======== Data section
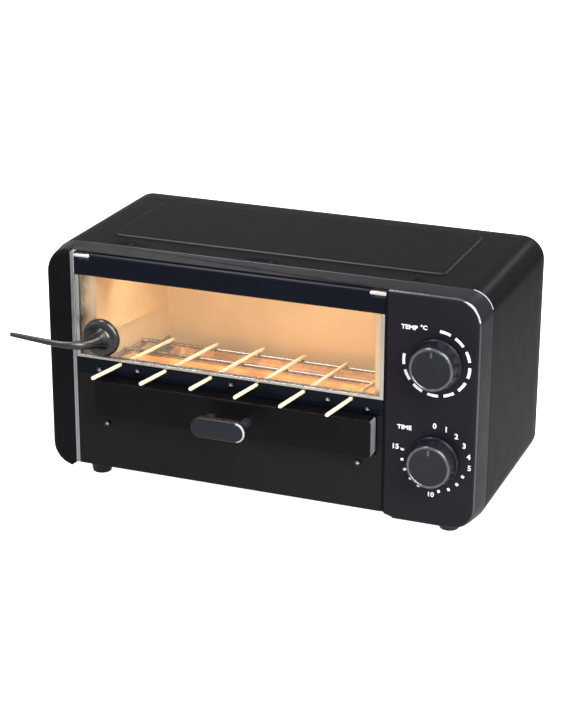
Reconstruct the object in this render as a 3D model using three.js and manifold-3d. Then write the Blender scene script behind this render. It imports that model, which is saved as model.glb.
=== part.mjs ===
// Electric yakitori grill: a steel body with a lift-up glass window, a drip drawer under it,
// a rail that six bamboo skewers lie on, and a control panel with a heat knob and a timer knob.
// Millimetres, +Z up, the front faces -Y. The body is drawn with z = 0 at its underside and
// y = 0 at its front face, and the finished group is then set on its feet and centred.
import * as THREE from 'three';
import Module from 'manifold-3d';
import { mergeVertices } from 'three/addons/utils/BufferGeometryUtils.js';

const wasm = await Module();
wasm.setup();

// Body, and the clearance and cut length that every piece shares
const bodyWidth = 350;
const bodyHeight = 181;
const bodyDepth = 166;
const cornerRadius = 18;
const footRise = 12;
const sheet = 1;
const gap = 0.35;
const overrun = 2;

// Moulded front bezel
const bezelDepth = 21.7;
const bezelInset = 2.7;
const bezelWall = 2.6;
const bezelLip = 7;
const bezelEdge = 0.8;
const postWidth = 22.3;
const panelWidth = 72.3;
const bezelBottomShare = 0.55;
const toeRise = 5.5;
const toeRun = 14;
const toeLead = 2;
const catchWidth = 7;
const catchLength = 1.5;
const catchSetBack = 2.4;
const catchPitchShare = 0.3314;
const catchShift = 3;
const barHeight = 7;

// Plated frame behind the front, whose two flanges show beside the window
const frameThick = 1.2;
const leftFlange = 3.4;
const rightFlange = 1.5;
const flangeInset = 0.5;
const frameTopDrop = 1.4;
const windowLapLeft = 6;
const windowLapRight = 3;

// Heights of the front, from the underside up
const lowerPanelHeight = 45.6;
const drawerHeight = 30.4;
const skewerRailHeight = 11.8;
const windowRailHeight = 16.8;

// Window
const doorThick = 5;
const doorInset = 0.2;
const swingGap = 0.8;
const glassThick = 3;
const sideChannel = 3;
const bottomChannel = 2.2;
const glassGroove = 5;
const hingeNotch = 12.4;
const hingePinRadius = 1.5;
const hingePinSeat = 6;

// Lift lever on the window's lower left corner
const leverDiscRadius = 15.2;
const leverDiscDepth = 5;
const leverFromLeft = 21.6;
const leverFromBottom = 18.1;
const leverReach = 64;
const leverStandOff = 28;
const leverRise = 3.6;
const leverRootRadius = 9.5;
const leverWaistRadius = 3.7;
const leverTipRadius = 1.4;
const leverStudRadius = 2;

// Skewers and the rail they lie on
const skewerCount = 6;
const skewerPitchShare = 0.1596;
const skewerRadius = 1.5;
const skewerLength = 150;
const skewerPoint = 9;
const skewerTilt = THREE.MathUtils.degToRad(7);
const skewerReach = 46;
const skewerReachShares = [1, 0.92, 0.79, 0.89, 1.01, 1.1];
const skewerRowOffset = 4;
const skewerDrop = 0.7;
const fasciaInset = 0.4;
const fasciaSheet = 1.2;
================
======== Data section
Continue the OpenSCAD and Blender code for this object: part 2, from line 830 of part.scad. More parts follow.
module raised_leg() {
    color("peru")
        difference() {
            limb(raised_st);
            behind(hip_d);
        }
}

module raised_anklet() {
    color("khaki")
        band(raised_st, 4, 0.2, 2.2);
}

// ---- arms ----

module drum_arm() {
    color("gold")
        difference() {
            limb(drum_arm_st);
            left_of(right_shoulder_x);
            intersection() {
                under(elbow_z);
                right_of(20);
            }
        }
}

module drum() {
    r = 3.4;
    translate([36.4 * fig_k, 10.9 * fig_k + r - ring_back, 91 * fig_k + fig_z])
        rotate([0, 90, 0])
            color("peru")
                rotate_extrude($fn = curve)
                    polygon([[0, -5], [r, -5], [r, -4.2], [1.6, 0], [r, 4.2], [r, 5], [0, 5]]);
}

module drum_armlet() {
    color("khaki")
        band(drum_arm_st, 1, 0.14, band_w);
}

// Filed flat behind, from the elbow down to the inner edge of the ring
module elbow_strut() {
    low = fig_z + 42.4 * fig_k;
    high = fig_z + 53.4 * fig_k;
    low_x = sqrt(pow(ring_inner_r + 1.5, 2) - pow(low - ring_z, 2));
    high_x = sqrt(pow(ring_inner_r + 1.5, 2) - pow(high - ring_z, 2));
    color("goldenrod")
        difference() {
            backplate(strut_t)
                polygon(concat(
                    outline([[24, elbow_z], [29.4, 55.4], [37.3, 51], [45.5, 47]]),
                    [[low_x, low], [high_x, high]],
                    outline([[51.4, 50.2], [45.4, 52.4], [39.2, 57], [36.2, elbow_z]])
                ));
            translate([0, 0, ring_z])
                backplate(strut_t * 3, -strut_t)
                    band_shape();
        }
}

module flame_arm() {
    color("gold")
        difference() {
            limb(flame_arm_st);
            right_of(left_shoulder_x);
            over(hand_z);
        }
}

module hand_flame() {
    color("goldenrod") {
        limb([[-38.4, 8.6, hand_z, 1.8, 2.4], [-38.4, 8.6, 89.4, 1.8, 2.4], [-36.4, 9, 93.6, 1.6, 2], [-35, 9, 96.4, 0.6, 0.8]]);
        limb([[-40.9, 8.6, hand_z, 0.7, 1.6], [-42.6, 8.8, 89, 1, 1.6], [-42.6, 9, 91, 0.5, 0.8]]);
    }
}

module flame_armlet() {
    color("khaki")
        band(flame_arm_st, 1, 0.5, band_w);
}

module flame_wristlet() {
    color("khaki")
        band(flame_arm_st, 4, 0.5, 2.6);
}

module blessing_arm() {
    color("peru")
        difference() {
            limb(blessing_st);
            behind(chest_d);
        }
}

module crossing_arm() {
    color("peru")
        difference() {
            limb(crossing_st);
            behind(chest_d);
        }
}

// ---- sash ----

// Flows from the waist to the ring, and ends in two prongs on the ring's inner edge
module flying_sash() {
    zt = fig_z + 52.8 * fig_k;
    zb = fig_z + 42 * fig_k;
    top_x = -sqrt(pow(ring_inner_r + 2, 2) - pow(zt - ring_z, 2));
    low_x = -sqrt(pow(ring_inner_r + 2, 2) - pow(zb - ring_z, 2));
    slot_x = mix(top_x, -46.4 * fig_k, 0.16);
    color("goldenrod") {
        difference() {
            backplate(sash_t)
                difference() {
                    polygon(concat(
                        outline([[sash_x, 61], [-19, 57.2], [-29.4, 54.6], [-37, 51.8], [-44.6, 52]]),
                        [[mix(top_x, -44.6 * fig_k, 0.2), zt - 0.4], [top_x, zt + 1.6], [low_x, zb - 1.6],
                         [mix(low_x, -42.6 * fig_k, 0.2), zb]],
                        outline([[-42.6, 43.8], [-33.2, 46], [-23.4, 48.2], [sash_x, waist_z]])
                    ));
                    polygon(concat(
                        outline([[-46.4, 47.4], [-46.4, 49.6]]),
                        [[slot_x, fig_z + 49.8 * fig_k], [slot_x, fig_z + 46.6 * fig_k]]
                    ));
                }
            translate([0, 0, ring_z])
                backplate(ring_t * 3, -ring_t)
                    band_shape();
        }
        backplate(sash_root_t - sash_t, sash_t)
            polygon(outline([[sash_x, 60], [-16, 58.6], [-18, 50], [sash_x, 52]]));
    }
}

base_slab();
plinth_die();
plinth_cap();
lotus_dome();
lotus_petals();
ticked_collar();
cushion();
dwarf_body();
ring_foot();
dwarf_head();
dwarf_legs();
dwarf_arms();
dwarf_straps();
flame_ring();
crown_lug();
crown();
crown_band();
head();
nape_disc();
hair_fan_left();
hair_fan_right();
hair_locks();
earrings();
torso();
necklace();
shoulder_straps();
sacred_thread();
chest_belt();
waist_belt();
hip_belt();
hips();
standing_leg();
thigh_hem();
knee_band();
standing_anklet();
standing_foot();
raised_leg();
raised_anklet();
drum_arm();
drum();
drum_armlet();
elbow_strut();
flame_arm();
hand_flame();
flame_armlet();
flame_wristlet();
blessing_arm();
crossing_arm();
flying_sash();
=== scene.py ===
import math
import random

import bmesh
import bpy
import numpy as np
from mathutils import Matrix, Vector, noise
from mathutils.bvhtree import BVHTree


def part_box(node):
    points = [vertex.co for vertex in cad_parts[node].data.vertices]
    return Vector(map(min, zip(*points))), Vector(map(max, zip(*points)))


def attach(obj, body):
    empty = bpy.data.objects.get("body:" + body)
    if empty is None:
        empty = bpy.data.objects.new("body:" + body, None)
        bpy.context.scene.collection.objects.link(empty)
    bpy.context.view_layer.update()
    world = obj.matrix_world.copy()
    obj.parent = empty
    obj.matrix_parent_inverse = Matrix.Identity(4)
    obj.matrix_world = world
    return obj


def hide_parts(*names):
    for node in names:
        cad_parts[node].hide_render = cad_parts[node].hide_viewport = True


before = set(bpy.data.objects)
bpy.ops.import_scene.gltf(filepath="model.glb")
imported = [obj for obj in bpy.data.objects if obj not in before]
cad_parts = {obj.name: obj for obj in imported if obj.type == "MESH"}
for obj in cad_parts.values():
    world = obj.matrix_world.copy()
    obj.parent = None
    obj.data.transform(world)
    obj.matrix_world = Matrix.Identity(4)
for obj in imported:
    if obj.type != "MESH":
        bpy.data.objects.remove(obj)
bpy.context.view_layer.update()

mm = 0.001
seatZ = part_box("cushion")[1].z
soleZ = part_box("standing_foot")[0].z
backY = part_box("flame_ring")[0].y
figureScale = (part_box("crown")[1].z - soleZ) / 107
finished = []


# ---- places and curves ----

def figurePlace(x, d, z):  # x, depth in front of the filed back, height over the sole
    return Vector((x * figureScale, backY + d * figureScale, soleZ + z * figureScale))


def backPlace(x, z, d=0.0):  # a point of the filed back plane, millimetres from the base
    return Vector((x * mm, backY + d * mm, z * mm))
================
## Aim of the task
Above are the records. Print exactly, and only, the lines from the line with "base_slab();" to the line with "cad_parts[node].hide_render = cad_parts[node].hide_viewport", both inclusive.

## Final result
base_slab();
plinth_die();
plinth_cap();
lotus_dome();
lotus_petals();
ticked_collar();
cushion();
dwarf_body();
ring_foot();
dwarf_head();
dwarf_legs();
dwarf_arms();
dwarf_straps();
flame_ring();
crown_lug();
crown();
crown_band();
head();
nape_disc();
hair_fan_left();
hair_fan_right();
hair_locks();
earrings();
torso();
necklace();
shoulder_straps();
sacred_thread();
chest_belt();
waist_belt();
hip_belt();
hips();
standing_leg();
thigh_hem();
knee_band();
standing_anklet();
standing_foot();
raised_leg();
raised_anklet();
drum_arm();
drum();
drum_armlet();
elbow_strut();
flame_arm();
hand_flame();
flame_armlet();
flame_wristlet();
blessing_arm();
crossing_arm();
flying_sash();
=== scene.py ===
import math
import random

import bmesh
import bpy
import numpy as np
from mathutils import Matrix, Vector, noise
from mathutils.bvhtree import BVHTree


def part_box(node):
    points = [vertex.co for vertex in cad_parts[node].data.vertices]
    return Vector(map(min, zip(*points))), Vector(map(max, zip(*points)))


def attach(obj, body):
    empty = bpy.data.objects.get("body:" + body)
    if empty is None:
        empty = bpy.data.objects.new("body:" + body, None)
        bpy.context.scene.collection.objects.link(empty)
    bpy.context.view_layer.update()
    world = obj.matrix_world.copy()
    obj.parent = empty
    obj.matrix_parent_inverse = Matrix.Identity(4)
    obj.matrix_world = world
    return obj


def hide_parts(*names):
    for node in names:
        cad_parts[node].hide_render = cad_parts[node].hide_viewport = True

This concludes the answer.